Lâche égo­cen­trique au début de son aven­ture, Cage par­vient ainsi à gar­der la rai­son et à deve­nir meilleur grâce au lien ténu qu’il réus­sit à tis­ser avec une femme — lien qui va mettre sa mis­sion en péril car, Rita étant la seule per­sonne avec qui il peut se lier, il ne pourra sup­por­ter l’idée de la perdre sur le champ de bataille. Or, dilemme clas­sique à la Matrix, pour sau­ver la civi­li­sa­tion et pro­cé­der à la suprême une ultime remise à zéro, il devra peut-être sacri­fier son huma­nité.

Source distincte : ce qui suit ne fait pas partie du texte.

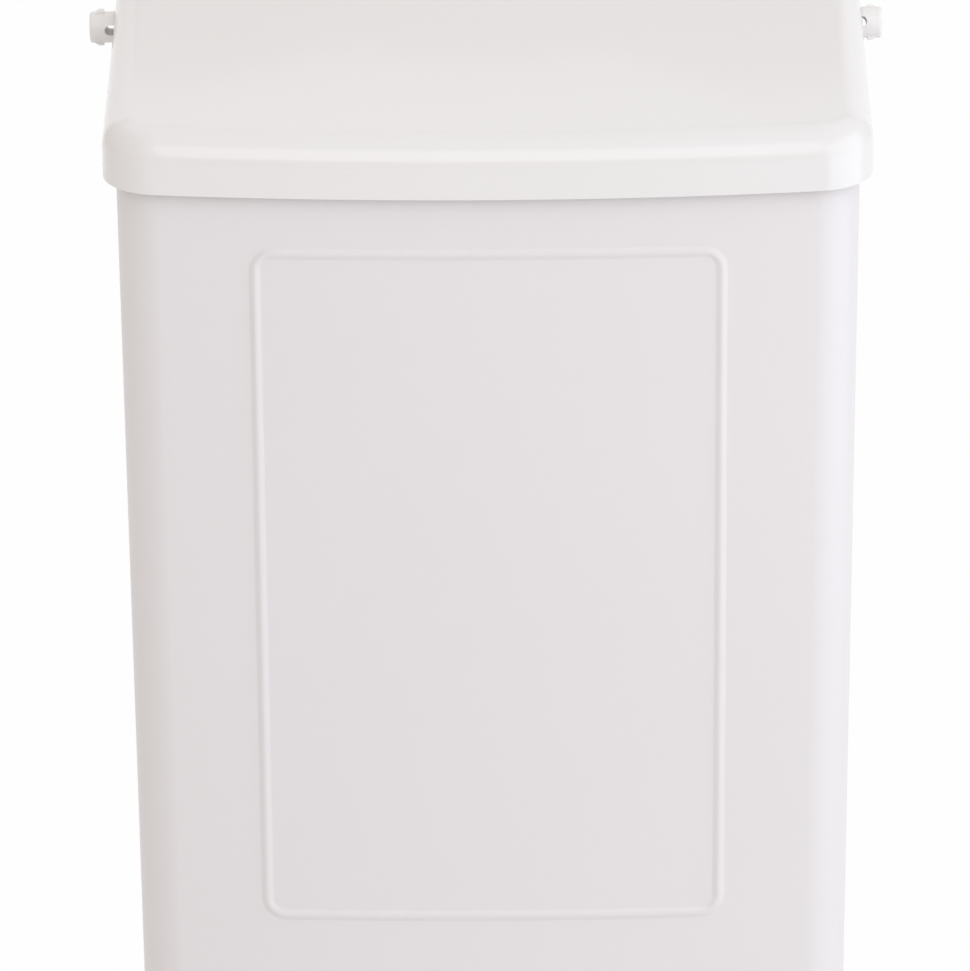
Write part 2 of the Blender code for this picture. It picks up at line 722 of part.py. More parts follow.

C’est ainsi dans le sens qu’il convient de confé­rer au visage d’autrui que tient notre libre arbitre au sein de l’histoire, qu’elle soit linéaire ou cyclique (reste que le concept de la boucle tem­po­relle, que mécon­naît Levi­nas, pos­tu­lant qu’ils ne se connaî­tront jamais en même temps, semble induire l’impossibilité de cette ren­contre). La der­nière boucle du final laisse entendre que la guerre est gagnée et nous fait voir Cage s’avancer, comme dans les pre­mières ver­sions répé­tées du film, vers Rita sans que on sache au juste si leur ren­contre va s’accomplir.
Ultime réflexion exis­ten­tielle qu’on trouve aussi dans La Route (J. Hil­l­coat, 2009), la des­ti­na­tion compte moins que le voyage et sur­tout aux côtés de qui il est fait.